Instructions to follow: Extract all lines that hold "behind" from the records below.

Recorded data:
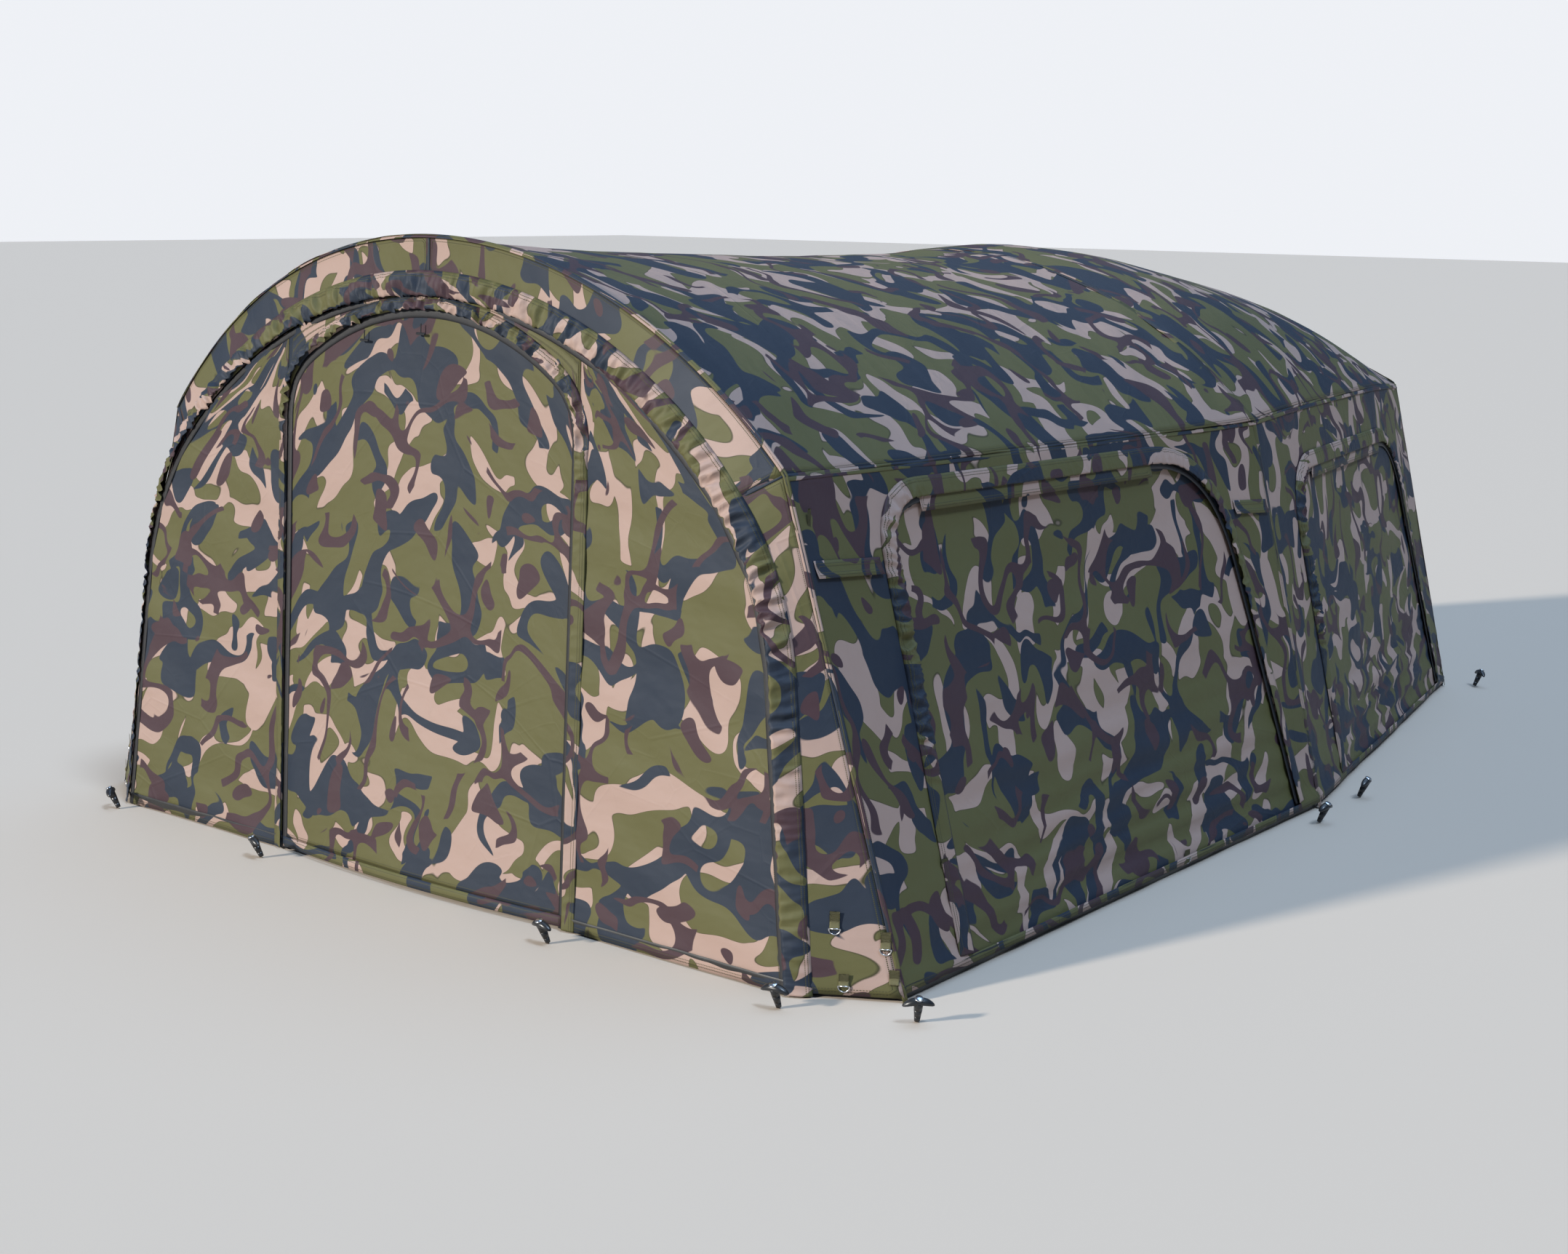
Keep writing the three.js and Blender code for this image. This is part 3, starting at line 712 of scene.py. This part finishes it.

---

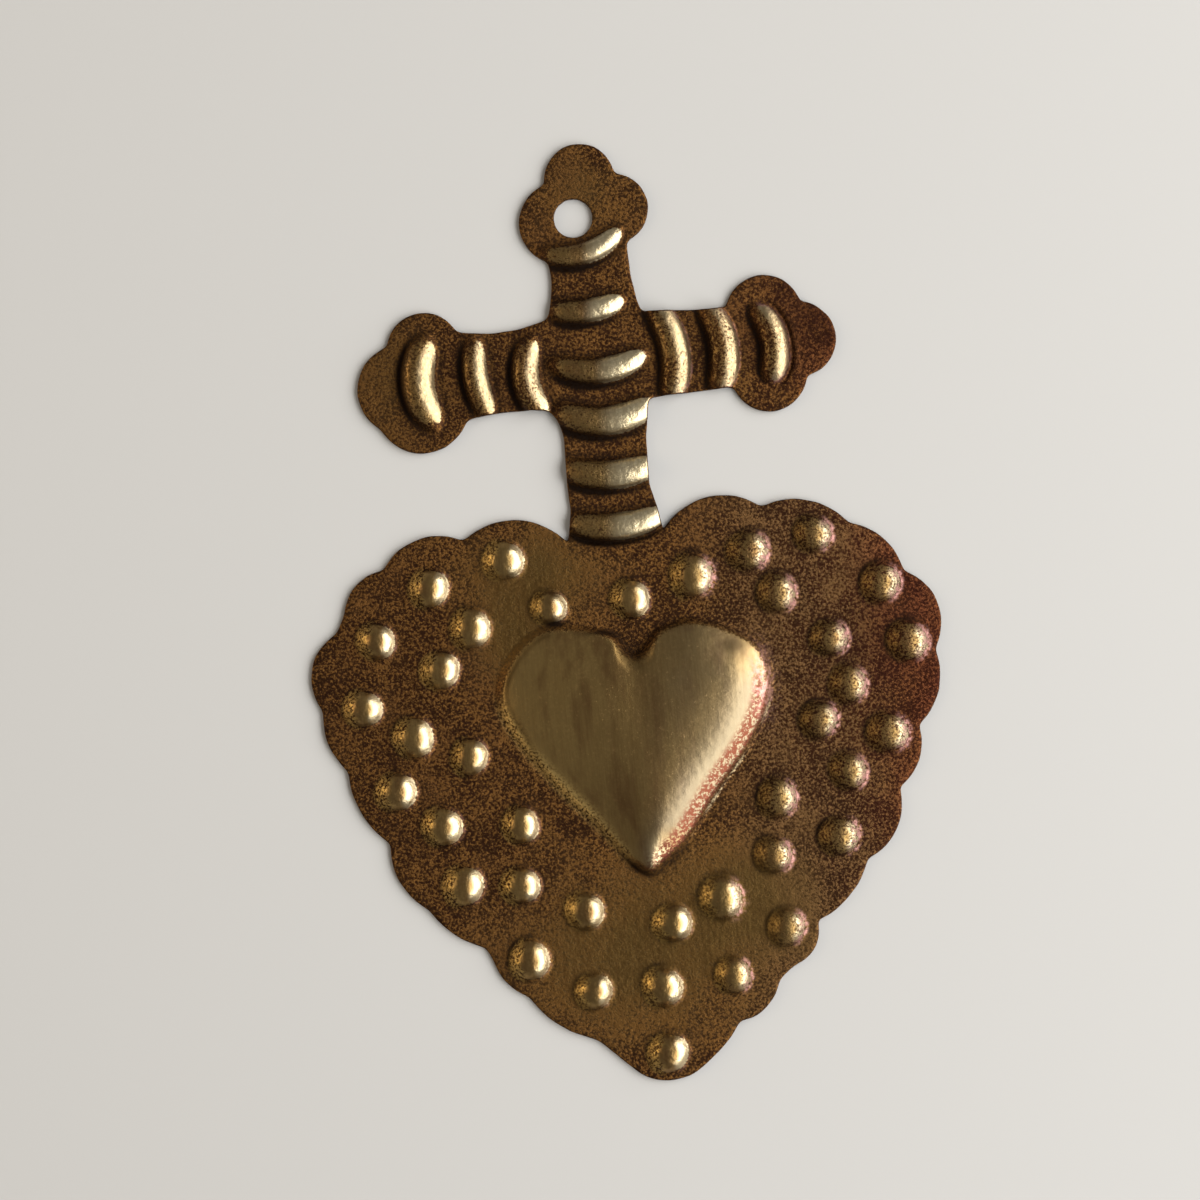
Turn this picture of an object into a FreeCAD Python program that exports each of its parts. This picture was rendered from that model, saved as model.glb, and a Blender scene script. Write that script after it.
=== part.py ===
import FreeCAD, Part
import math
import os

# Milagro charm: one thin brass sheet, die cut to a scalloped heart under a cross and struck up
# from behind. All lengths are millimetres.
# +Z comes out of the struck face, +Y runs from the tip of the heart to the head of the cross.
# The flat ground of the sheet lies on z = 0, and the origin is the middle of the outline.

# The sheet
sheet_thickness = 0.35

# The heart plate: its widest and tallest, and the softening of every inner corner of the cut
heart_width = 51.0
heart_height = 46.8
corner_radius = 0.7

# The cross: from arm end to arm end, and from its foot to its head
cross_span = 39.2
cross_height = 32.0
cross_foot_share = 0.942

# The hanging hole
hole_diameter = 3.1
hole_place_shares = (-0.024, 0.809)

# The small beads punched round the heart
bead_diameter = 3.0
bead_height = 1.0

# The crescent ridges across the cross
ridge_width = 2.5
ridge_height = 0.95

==

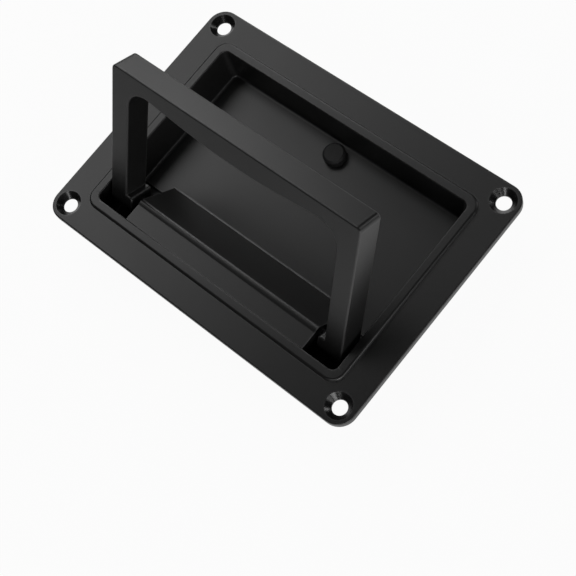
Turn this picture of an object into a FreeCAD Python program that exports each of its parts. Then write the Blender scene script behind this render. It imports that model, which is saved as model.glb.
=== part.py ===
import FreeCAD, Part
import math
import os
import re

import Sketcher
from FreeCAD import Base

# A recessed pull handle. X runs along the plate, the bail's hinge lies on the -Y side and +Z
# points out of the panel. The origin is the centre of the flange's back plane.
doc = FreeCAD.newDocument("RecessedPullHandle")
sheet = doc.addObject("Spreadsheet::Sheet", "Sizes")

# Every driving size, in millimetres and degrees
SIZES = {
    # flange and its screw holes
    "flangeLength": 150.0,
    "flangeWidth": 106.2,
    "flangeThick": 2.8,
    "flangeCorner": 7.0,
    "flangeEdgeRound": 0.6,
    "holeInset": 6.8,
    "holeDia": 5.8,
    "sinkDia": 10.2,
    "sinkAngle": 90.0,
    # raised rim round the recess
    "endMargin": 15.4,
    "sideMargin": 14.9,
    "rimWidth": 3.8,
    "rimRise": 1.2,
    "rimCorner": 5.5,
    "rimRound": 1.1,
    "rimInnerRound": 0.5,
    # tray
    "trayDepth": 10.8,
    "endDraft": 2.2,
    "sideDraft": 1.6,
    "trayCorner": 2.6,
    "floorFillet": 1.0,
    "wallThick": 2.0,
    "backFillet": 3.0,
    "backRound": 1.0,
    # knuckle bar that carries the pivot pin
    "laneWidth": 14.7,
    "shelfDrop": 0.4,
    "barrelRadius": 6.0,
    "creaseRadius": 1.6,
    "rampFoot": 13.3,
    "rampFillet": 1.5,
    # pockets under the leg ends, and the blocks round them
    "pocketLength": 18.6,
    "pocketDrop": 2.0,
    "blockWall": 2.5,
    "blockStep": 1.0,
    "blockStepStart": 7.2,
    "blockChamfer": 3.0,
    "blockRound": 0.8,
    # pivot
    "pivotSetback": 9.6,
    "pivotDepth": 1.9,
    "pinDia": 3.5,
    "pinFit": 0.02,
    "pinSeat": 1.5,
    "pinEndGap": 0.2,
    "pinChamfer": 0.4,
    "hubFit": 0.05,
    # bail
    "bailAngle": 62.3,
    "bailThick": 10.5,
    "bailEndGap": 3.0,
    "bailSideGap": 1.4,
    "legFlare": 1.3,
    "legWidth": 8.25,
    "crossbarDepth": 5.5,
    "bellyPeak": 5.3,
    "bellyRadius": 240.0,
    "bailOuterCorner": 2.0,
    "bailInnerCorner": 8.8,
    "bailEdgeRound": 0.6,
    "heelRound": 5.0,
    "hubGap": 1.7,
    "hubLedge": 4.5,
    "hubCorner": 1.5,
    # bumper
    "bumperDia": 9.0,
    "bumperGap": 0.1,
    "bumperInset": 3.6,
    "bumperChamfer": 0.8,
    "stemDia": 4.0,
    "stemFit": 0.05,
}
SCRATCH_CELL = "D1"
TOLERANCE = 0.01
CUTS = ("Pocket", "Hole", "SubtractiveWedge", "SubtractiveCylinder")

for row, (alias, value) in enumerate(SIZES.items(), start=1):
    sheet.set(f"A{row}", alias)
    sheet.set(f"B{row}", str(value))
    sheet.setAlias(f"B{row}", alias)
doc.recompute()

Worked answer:
# from behind. All lengths are millimetres.
Turn this picture of an object into a FreeCAD Python program that exports each of its parts. Then write the Blender scene script behind this render. It imports that model, which is saved as model.glb.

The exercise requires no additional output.